#### [TASK INPUT]

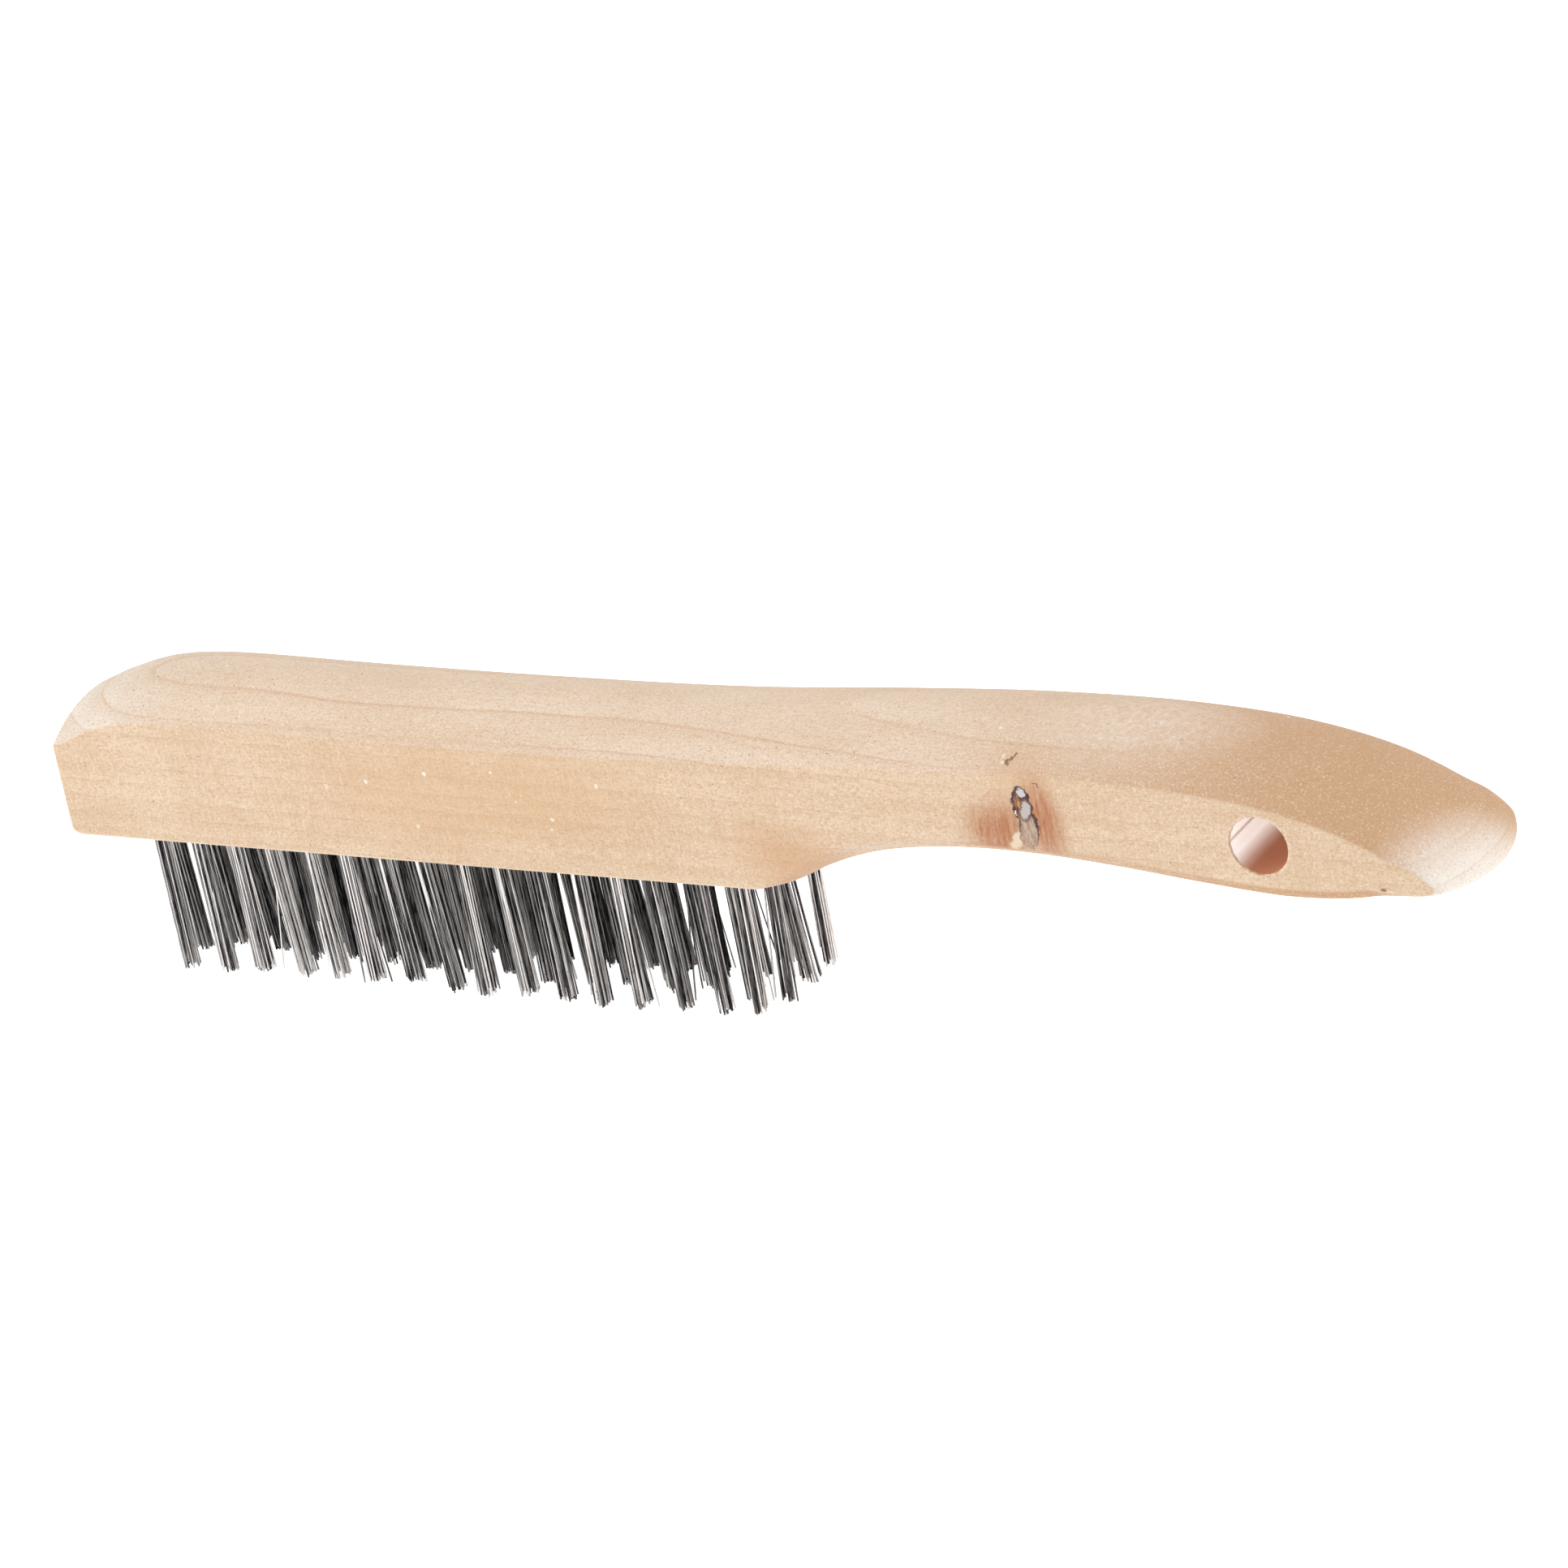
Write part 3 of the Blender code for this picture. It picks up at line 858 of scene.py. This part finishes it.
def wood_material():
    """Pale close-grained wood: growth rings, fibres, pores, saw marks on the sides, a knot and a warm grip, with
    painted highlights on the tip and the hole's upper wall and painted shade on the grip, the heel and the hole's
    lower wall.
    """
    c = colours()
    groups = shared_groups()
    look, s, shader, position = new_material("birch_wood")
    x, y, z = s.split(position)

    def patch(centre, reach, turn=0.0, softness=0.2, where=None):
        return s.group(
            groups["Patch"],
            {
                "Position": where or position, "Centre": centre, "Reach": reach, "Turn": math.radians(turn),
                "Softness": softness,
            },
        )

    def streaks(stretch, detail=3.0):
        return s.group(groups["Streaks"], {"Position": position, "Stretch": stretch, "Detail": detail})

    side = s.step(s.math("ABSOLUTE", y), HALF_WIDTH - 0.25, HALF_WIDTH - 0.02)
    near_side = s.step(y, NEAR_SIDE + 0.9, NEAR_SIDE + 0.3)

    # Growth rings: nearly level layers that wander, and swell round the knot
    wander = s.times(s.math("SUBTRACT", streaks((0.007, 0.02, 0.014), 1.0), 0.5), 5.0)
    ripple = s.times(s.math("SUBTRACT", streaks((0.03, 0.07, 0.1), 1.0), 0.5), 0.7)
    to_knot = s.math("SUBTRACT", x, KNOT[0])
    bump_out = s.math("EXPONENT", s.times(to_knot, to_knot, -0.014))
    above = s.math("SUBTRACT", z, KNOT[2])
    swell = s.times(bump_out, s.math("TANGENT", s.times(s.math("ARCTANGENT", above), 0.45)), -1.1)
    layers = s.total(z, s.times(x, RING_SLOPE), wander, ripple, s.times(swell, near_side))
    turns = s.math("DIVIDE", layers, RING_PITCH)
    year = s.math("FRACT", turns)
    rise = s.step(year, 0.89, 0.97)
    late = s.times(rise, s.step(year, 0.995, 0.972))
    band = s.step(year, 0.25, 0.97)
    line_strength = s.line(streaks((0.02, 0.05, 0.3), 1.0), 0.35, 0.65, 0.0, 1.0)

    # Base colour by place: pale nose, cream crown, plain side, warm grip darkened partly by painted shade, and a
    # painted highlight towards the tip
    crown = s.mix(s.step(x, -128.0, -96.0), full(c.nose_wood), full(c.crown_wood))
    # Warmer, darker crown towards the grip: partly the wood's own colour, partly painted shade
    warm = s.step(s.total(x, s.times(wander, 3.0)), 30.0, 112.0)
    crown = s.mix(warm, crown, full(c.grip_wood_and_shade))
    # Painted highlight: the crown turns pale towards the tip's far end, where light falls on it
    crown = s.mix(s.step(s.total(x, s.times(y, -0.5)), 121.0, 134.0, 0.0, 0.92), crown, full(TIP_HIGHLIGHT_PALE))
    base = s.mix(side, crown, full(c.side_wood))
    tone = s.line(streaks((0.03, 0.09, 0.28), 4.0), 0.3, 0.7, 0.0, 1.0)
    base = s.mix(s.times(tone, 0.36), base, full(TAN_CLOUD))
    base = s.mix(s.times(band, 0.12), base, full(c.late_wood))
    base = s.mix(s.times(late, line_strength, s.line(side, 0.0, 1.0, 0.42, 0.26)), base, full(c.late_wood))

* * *

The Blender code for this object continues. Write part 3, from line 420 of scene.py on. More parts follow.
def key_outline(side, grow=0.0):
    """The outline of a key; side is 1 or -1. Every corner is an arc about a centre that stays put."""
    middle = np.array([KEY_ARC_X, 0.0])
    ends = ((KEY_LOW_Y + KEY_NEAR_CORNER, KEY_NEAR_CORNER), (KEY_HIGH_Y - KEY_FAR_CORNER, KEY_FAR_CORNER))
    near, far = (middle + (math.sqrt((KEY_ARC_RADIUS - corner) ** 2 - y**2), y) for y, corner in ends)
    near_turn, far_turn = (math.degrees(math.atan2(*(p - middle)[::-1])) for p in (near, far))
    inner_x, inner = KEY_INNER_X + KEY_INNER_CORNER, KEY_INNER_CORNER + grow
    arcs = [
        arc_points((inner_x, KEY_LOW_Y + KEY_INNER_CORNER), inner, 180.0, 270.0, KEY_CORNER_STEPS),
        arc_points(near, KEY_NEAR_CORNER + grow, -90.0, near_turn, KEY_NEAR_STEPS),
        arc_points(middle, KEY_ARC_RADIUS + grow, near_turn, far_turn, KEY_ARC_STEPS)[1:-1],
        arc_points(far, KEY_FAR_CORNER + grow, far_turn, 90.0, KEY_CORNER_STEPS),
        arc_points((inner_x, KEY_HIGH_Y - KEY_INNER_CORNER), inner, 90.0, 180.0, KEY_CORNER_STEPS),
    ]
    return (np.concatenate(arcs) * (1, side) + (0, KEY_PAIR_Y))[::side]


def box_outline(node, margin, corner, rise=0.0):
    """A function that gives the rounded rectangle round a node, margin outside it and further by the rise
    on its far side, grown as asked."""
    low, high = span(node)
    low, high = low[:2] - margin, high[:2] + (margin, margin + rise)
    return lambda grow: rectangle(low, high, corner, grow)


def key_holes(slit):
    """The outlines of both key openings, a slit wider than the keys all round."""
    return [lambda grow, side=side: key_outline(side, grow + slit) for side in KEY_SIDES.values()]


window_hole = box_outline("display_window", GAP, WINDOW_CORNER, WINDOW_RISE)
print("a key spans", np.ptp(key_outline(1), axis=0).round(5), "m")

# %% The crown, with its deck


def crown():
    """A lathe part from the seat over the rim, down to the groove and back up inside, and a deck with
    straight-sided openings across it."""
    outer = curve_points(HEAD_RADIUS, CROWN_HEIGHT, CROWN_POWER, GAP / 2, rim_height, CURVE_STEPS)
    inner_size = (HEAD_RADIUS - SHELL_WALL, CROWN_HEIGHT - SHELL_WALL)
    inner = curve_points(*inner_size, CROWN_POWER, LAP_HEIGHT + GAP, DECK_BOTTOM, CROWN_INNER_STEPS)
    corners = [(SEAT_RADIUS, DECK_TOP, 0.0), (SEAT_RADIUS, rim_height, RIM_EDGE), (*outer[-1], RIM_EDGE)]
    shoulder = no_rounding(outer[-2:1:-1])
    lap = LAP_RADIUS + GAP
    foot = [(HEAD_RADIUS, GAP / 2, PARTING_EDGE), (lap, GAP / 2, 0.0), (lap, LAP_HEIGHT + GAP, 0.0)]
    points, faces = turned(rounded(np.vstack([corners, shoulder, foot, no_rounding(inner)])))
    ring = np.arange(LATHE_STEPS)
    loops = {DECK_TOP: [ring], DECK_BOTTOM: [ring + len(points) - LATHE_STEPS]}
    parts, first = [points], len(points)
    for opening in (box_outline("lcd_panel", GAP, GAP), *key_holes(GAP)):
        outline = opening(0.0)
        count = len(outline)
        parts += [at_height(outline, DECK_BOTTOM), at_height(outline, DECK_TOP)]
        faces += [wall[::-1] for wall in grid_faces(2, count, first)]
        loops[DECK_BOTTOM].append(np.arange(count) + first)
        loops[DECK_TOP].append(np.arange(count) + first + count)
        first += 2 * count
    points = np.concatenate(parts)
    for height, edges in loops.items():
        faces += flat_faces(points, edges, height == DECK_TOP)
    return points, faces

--

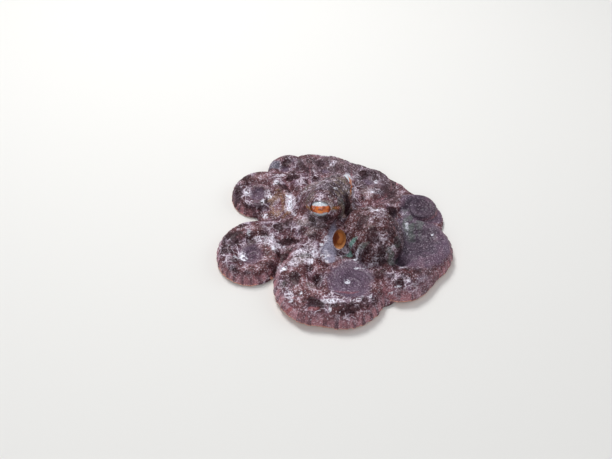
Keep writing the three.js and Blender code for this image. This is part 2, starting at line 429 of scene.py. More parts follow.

#### [PROBLEM DETAILS]
Extract the run of lines that opens with the line containing "Write part 3 of" and closes with the line containing "near_side = s.step(y, NEAR_SIDE"; reproduce it exactly and add nothing.

#### [THE ANSWER]
Write part 3 of the Blender code for this picture. It picks up at line 858 of scene.py. This part finishes it.
def wood_material():
    """Pale close-grained wood: growth rings, fibres, pores, saw marks on the sides, a knot and a warm grip, with
    painted highlights on the tip and the hole's upper wall and painted shade on the grip, the heel and the hole's
    lower wall.
    """
    c = colours()
    groups = shared_groups()
    look, s, shader, position = new_material("birch_wood")
    x, y, z = s.split(position)

    def patch(centre, reach, turn=0.0, softness=0.2, where=None):
        return s.group(
            groups["Patch"],
            {
                "Position": where or position, "Centre": centre, "Reach": reach, "Turn": math.radians(turn),
                "Softness": softness,
            },
        )

    def streaks(stretch, detail=3.0):
        return s.group(groups["Streaks"], {"Position": position, "Stretch": stretch, "Detail": detail})

    side = s.step(s.math("ABSOLUTE", y), HALF_WIDTH - 0.25, HALF_WIDTH - 0.02)
    near_side = s.step(y, NEAR_SIDE + 0.9, NEAR_SIDE + 0.3)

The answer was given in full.